● **Directions for this task**
Pull each line holding the word "More" from the data.

[start Exercise data]

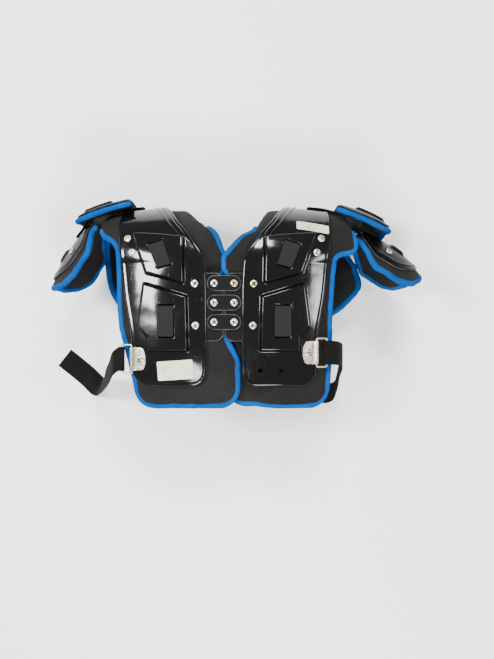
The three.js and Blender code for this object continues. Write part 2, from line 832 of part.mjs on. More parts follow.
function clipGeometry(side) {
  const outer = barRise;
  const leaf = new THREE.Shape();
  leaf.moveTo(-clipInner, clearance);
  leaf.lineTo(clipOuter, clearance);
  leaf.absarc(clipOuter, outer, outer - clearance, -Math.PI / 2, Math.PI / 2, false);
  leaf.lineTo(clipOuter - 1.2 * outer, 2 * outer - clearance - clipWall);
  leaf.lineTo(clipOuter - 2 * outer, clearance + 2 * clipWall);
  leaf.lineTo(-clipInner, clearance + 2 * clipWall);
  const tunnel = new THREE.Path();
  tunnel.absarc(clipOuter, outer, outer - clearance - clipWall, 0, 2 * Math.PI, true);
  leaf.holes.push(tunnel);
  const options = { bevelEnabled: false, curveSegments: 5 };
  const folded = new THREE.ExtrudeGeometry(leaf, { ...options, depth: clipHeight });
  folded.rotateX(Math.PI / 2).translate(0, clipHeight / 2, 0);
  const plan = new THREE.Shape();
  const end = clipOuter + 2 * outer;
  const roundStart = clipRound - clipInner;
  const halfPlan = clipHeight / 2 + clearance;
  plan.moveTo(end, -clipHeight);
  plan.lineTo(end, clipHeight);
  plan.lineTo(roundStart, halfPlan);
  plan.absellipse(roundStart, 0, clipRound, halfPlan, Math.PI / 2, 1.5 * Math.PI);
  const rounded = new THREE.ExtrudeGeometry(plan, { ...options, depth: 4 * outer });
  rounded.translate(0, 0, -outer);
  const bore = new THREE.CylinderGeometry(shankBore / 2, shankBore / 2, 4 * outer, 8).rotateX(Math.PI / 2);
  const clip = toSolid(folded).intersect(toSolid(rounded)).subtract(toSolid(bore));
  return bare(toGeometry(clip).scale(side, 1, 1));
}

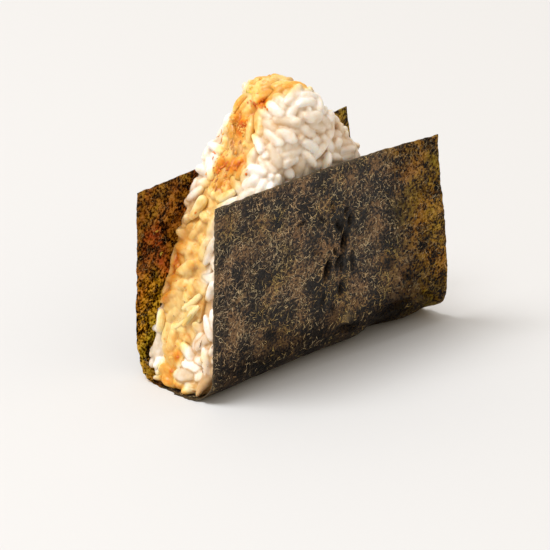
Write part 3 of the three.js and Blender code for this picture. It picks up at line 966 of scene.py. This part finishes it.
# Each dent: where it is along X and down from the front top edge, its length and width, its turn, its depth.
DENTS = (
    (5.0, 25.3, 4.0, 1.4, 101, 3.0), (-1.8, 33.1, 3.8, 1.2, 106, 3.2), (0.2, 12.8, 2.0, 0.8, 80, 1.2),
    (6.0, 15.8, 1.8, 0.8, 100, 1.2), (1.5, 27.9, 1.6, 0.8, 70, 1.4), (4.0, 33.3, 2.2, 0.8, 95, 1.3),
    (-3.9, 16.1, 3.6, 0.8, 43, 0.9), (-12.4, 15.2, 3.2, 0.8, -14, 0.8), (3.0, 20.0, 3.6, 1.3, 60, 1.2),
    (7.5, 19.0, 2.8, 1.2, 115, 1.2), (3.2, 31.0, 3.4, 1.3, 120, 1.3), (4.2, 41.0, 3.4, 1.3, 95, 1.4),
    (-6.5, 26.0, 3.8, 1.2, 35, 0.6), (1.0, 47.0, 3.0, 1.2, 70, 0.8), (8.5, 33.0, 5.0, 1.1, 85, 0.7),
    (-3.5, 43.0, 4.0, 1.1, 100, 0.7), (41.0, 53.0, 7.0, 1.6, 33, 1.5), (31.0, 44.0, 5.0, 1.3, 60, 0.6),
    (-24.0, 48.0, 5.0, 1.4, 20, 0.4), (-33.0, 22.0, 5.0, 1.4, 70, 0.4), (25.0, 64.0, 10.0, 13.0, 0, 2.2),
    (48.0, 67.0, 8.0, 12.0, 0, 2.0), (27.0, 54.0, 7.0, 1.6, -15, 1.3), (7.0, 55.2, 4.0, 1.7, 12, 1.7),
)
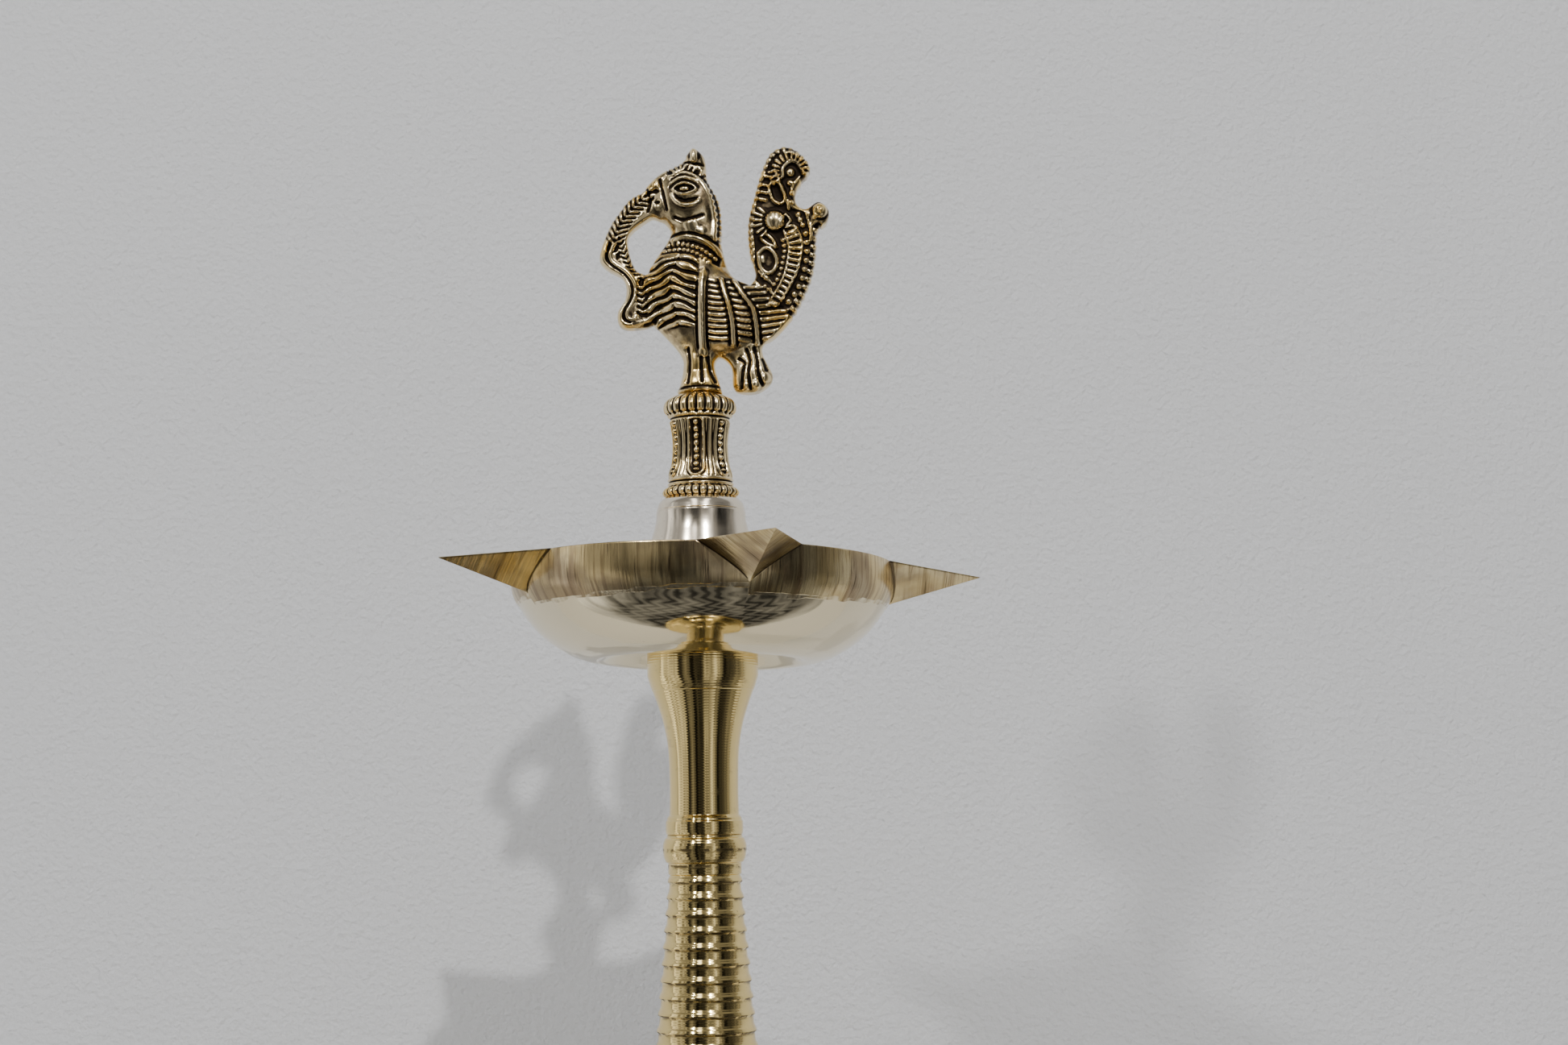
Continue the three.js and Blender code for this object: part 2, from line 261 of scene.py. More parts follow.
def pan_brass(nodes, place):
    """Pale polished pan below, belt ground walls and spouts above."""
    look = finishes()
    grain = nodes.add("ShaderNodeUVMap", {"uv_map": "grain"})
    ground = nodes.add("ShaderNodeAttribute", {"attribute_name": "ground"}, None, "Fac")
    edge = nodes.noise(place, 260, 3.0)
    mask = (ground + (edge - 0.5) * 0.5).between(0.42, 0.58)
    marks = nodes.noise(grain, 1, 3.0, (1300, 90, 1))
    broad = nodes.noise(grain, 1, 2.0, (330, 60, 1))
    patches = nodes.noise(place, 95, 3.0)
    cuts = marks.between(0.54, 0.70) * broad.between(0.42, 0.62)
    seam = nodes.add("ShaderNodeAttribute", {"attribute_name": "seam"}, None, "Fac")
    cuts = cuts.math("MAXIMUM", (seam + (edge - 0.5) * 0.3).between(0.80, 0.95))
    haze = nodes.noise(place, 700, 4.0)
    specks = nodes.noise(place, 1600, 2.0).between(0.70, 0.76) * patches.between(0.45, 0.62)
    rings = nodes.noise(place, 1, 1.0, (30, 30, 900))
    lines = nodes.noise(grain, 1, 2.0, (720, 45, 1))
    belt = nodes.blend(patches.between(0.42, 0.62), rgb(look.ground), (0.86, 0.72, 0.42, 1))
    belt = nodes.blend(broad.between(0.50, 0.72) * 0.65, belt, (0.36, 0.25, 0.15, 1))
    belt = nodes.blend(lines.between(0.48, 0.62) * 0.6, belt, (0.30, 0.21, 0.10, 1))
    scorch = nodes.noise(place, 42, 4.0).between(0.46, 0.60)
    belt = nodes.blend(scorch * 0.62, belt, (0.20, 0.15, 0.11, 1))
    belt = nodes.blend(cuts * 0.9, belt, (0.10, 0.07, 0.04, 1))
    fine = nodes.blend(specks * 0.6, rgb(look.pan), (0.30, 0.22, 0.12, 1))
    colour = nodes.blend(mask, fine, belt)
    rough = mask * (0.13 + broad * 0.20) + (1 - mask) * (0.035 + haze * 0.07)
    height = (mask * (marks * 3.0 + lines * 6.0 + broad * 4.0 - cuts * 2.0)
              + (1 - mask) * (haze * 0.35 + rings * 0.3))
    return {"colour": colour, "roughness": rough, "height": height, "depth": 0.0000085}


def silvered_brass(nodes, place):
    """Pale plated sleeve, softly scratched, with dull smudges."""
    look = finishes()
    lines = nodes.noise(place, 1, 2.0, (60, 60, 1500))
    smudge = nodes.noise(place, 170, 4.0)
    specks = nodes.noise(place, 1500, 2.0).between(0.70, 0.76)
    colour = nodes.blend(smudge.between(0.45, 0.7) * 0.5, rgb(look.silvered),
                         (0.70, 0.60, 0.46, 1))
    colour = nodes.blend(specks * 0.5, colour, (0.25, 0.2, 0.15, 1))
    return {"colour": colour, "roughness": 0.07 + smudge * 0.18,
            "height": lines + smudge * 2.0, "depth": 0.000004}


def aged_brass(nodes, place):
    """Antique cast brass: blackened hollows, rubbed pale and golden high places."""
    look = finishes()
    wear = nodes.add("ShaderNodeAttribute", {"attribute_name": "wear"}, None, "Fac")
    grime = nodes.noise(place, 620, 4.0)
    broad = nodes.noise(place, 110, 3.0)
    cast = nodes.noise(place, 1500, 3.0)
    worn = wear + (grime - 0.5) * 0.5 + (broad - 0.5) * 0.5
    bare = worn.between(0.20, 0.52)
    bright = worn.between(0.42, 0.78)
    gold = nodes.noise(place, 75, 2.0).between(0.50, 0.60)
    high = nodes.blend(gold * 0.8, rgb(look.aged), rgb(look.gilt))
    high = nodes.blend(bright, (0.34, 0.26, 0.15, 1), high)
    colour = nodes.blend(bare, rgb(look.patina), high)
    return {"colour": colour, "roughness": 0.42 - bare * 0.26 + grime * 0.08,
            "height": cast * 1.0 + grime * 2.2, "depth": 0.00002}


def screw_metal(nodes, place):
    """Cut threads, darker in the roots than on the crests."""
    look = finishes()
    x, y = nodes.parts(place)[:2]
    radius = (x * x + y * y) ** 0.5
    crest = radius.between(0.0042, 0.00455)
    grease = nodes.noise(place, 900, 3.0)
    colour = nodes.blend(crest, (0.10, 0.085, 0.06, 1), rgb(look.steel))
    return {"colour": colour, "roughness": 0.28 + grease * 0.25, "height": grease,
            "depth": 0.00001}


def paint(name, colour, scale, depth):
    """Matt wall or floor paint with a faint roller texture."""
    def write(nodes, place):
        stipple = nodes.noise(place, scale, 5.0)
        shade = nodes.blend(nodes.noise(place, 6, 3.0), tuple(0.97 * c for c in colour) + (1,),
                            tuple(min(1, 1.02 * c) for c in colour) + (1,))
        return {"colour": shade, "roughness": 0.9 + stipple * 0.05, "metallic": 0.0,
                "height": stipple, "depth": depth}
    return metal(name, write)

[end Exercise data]

● **Expected output**
The three.js and Blender code for this object continues. Write part 2, from line 832 of part.mjs on. More parts follow.
Continue the three.js and Blender code for this object: part 2, from line 261 of scene.py. More parts follow.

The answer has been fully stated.